More importantly: it is perfectly possible to implement totalitarian policy
_while_ maintaining the aesthetics of freedom. There is a famous book about
this, 1984 something... Sorry for the cliché, but here we are.

Let's say, for example, that you convince the population of the most powerful
economy on earth that they are the most free, most amazing society ever, while
the rest of the developed world actually enjoys affordable health care and
vacation time. Meanwhile, most of your citizens not only spend the vast amount
of their time in an endless rat race that only benefits economically the top
.001%, send their sons and daughters to stupid wars, while aggressively
_demanding_ the continuation of this state of affairs.

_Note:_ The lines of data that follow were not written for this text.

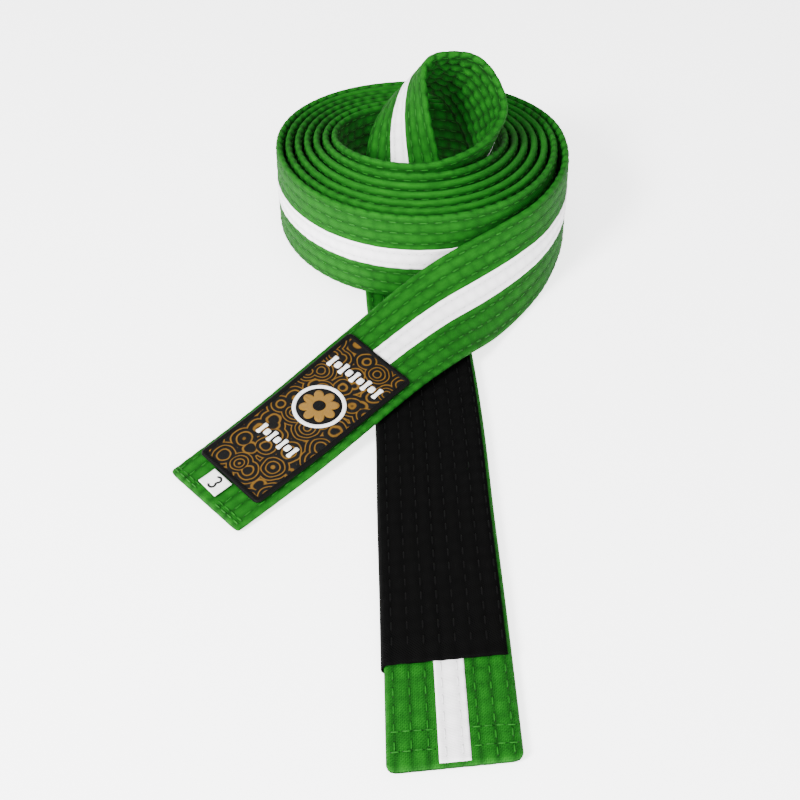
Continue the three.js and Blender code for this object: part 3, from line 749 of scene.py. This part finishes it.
# The patch's raised embroidery: a plain round medallion with a petalled figure, and two rows of plain blocks
emblem = {"middle": 57.75, "radius": 10.5, "ring": 1.5, "base": 2.75, "petals": 8,
          "discHigh": 0.3, "figureHigh": 0.3, "heartHigh": 0.25, "ringHigh": 0.42, "blockHigh": 0.36,
          "titleAt": 77.75, "titleSize": (27, 5.8), "titleBlocks": 9,
          "footAt": 35.75, "footSize": (20, 5.4), "footBlocks": 7}


def discPlate(name, inner, outer, edge, low, high, material, **words):
    # Rings round the medallion's middle; edge gives each direction's radius as a share of outer
    a = np.linspace(0, 2 * np.pi, 97)
    r = np.linspace(inner, 1, 9)[:, None]
    radius = outer * np.maximum(r, 0.02) * edge(a)[None, :]
    s, x = emblem["middle"] + radius * np.sin(a)[None, :], radius * np.cos(a)[None, :]
    dome = high * (0.7 + 0.3 * np.sqrt(np.clip(1 - ((r - (inner + 1) / 2) / ((1 - inner) / 2)) ** 2, 0, 1)))
    return gridPlate(name, [(s, x, low, low + dome)], material, **words)


def blockBand(name, at, size, blocks, material, **words):
    # A row of upright blocks, each a rounded square stretched, tall ones and short ones by turns
    v, u = np.meshgrid(np.linspace(-1, 1, 11), np.linspace(-1, 1, 9), indexing="ij")
    most = np.maximum(np.abs(u), np.abs(v))
    squash = most / np.maximum((np.abs(u) ** 4 + np.abs(v) ** 4) ** 0.25, 1e-6)
    plates = []
    pitch = size[0] / blocks
    top = emblem["base"] + emblem["blockHigh"] * (1 - 0.6 * most ** 6)
    for i in range(blocks):
        tall = size[1] * (1.0 if i % 2 == 0 else 0.55)
        waist = 1 - 0.35 * (1 - v ** 2) * (i % 2 == 0)
        x = (i - (blocks - 1) / 2) * pitch + u * squash * waist * pitch * 0.4
        plates.append((at + v * squash * tall / 2, x, emblem["base"], top))
    return gridPlate(name, plates, material, **words)


def petalEdge(a):
    # Radius as a share: a power of the cosine of half the petal count times the angle, above a round middle
    return 0.55 + 0.33 * np.abs(np.cos(a * emblem["petals"] / 2)) ** 0.7


def makeEmblem():
    gold = clothMaterial("goldSatin", patch["gold"], roughness=0.45, pattern="rib", pitch=0.05, slant=0.2,
                         bump=0.7, uneven=0.25, sheen=0.05)
    white = clothMaterial("whiteSatin", patch["white"], roughness=0.5, pattern="rib", pitch=0.05, slant=0.0,
                          bump=0.7, uneven=0.08, sheen=0.05)
    dark = clothMaterial("darkSatin", patch["black"], roughness=0.5, pattern="rib", pitch=0.05, slant=0.6,
                         bump=0.6, uneven=0.3, sheen=0.0, gloss=0.06)
    base = emblem["base"]
    discRadius = emblem["radius"] - emblem["ring"] - 0.1
    discPlate("medallionDisc", 0.0, discRadius, np.ones_like, base, emblem["discHigh"], dark,
              slot="gold_thread", replaces=["patch_medallion"])
    discPlate("medallionFigure", 0.0, discRadius, petalEdge, base + 0.25, emblem["figureHigh"], gold,
              slot="gold_thread")
    discPlate("medallionHeart", 0.0, discRadius * 0.28, np.ones_like, base + 0.5, emblem["heartHigh"], dark,
              slot="patch_border")
    discPlate("medallionRing", 1 - emblem["ring"] / emblem["radius"], emblem["radius"], np.ones_like, base,
              emblem["ringHigh"], white, slot="patch_white", replaces=["patch_medallion_ring"])
    blockBand("titleBand", emblem["titleAt"], emblem["titleSize"], emblem["titleBlocks"], white,
              slot="patch_white", replaces=["patch_title_bar"])
    blockBand("footBand", emblem["footAt"], emblem["footSize"], emblem["footBlocks"], white,
              slot="patch_white", replaces=["patch_foot_bar"])


makeEmblem()
print("patch done")

# The size tag and its numeral are on their own body
tag = {"width": 10.2, "length": 7.8, "thick": 0.28, "across": 1.75, "seam": 11.15, "base": 2.28,
       "curl": 0.25, "wave": 0.08, "radius": 1.15, "stroke": 0.8, "numeralSize": 1.15,
       "color": (0.85, 0.84, 0.83), "ink": (0.01, 0.01, 0.01)}


def tagHeight(s, x):
    # The tag curls up by the square of its free share of the length, and waves slightly across
    free = (tag["seam"] - s) / tag["length"]
    wave = tag["wave"] * np.sin(3 * free) * np.cos((x - tag["across"]) * 0.5)
    return tag["base"] + tag["curl"] * free ** 2 + wave


def makeTag():
    s, x = np.meshgrid(tag["seam"] - np.linspace(1, 0, 14) * tag["length"],
                       tag["across"] + np.linspace(-0.5, 0.5, 16) * tag["width"], indexing="ij")
    low = tagHeight(s, x)
    label = clothMaterial("tagSatin", tag["color"], roughness=0.5, pattern="weave", pitch=0.03, bump=0.3,
                          uneven=0.1, sheen=0.1)
    gridPlate("sizeLabel", [(s, x, low, low + tag["thick"])], label, body="tag", slot="tag_cloth",
              replaces=["size_tag"])
    # the numeral is two bowls, each an arc round its own middle
    bowl = 22
    turn = np.radians(np.r_[np.linspace(150, -62, bowl), np.linspace(62, -150, bowl)])
    middle = np.r_[np.full(bowl, tag["radius"]), np.full(bowl, -tag["radius"])]
    edge = np.array([-0.5, 0.5])[:, None] * tag["stroke"]
    right = (tag["radius"] + edge) * np.cos(turn)[None, :]
    up = middle[None, :] + (tag["radius"] + edge) * np.sin(turn)[None, :]
    numeralS = tag["seam"] - tag["length"] / 2 + up * tag["numeralSize"]
    numeralX = tag["across"] - right * tag["numeralSize"]
    face = tagHeight(numeralS, numeralX) + tag["thick"]
    ink = clothMaterial("tagInk", tag["ink"], roughness=0.6, pattern="rib", pitch=0.03, bump=0.1,
                        uneven=0.1, sheen=0.0)
    gridPlate("sizeNumber", [(numeralS, numeralX, face - 0.05, face + 0.07)], ink,
              body="tag", slot="tag_print", replaces=["size_numeral"])


makeTag()
print("tag done")

# Floor, lights and camera
studio = {"floor": (0.95, 0.95, 0.96), "floorReach": 6.0, "glow": 2.2,
          "key": 52.0, "keyPlace": (-0.75, -0.7, 0.75), "keySize": 0.35,
          "fill": 26.0, "fillPlace": (0.15, -1.2, 0.5), "fillSize": 0.8,
          "lightAim": (0.0, 0.03, 0.03), "world": 1.35,
          "lens": 55.8, "sensor": 36, "cameraPlace": (0.00345, -0.38383, 0.31), "cameraTilt": 50}


def makeFloor():
    mesh = bpy.data.meshes.new("floor")
    far = studio["floorReach"]
    corners = [(-far, -far, 0), (far, -far, 0), (far, far, 0), (-far, far, 0)]
    mesh.from_pydata(corners, [], [(0, 1, 2, 3)])
    floor = bpy.data.objects.new("floor", mesh)
    bpy.context.scene.collection.objects.link(floor)
    material = bpy.data.materials.new("paleFloor")
    material.use_nodes = True
    shader = material.node_tree.nodes["Principled BSDF"]
    shader.inputs["Base Color"].default_value = (*studio["floor"], 1)
    shader.inputs["Roughness"].default_value = 0.8
    shader.inputs["Emission Color"].default_value = (1, 1, 1, 1)
    shader.inputs["Emission Strength"].default_value = studio["glow"]
    mesh.materials.append(material)


def makeLight(name, place, size, power):
    light = bpy.data.lights.new(name, "AREA")
    light.size = size
    light.energy = power
    lamp = bpy.data.objects.new(name, light)
    lamp.location = place
    aim = np.array(studio["lightAim"]) - np.array(place)
    tilt = math.atan2(math.hypot(aim[0], aim[1]), -aim[2])
    lamp.rotation_euler = (tilt, 0, math.atan2(aim[1], aim[0]) - math.pi / 2)
    bpy.context.scene.collection.objects.link(lamp)


makeFloor()
makeLight("keyLight", studio["keyPlace"], studio["keySize"], studio["key"])
makeLight("fillLight", studio["fillPlace"], studio["fillSize"], studio["fill"])
world = bpy.data.worlds.new("studio")
world.use_nodes = True
world.node_tree.nodes["Background"].inputs[0].default_value = (1, 1, 1, 1)
world.node_tree.nodes["Background"].inputs[1].default_value = studio["world"]
bpy.context.scene.world = world
print("floor and lights done")

camera = bpy.data.cameras.new("camera")
camera.lens = studio["lens"]
camera.sensor_width = studio["sensor"]
viewer = bpy.data.objects.new("camera", camera)
viewer.location = studio["cameraPlace"]
viewer.rotation_euler = (math.radians(studio["cameraTilt"]), 0, 0)
bpy.context.scene.collection.objects.link(viewer)
bpy.context.scene.camera = viewer
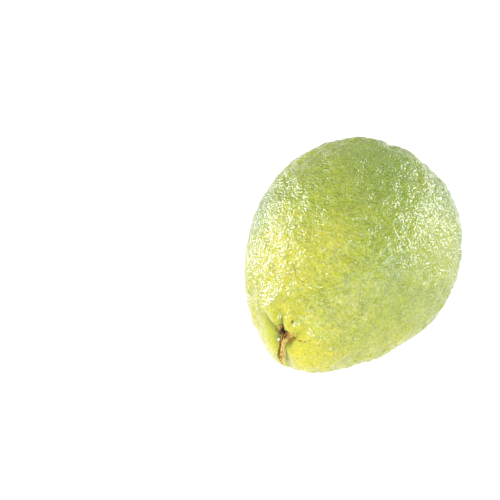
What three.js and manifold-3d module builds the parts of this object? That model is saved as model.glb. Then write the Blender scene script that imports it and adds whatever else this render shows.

Another important trick to maintaining this state of affairs is to create very
violent political debate about a very narrow and irrelevant set of topics
(e.g. bullshit topics such as "cultural marxism", "red pill", "cucks and
soyboys", "cultural appropriation", the corrupt blue guy vs the corrupt red
gal... you get the picture).

------
cylinder
You can feel the fatigue with central banks all around the world. It's obvious
this small group of people shouldn't hold this power and it's clear they have
no idea what they're doing and are just moving levers like our lives are their
video games.

This will not manifest as a revision of the system but rather the changing of
who is pulling those levers. The funny money will go to Workers not Bankers
and Shareholders and Homeowners next decade (which starts in four months btw!)